In 1939 Green went back to school and earned a bachelor's degree from the University of Oregon and did graduate study at Stanford University. She became a radio commentator and writer in the 1940s, but her interest in educational issues led her to become a lobbyist for the Oregon Education Association.

She was an honorary member of Delta Sigma Theta sorority.

A Democrat, Green first ran for political office in 1952 as the Democratic candidate for Oregon Secretary of State. She was defeated in a close race by incumbent Earl T. Newbry. In 1954, she was elected as the representative for Oregon's 3rd congressional district, defeating Republican nominee (and future Oregon governor) Tom McCall. Green was the second woman (after Nan Wood Honeyman) to be elected to the House from Oregon, and one of only 17 women in the House at the time of her election.
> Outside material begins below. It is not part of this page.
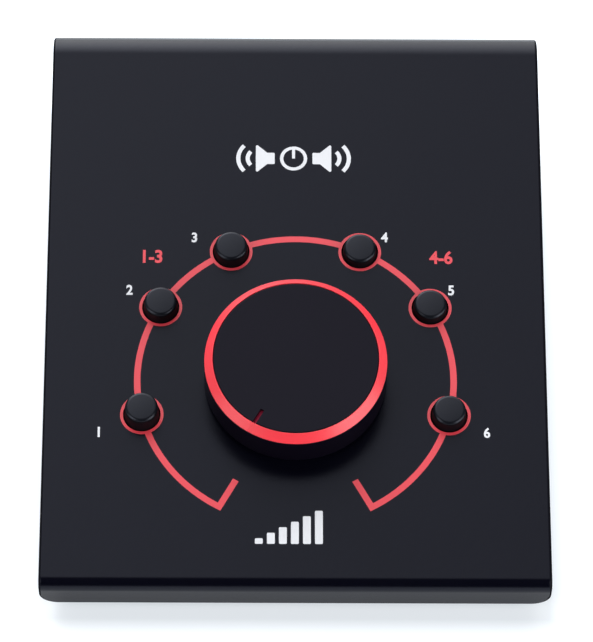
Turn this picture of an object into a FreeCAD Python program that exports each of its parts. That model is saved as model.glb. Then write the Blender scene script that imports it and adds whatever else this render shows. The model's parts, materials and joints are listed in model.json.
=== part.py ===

Throughout her ten terms as a representative, Green focused on women's issues, education, and social reform. In 1955 Green proposed the Equal Pay Act, to ensure that men and women were paid equally for equal work. The bill was signed into law eight years later. Other significant legislation that she introduced included the Alaska Mental Health Enabling Act of 1956, which reformed the mental health care system of the then Alaska Territory; the Library Services Act, which provided access to libraries for rural communities; the Higher Education Facilities Act of 1963, which Lyndon Johnson called "the greatest step forward in the field since the passage of the Land-Grant Act of 1862", and the Higher Education Act of 1965 and 1967. Green's commitment to education earned her epithets like "the Mother of Higher Education" and "Mrs. Education".

Green also provided significant input to the National Defense Education Act of 1958, intended to keep the United States ahead of the Soviet Union during the space race after the launch of Sputnik 1.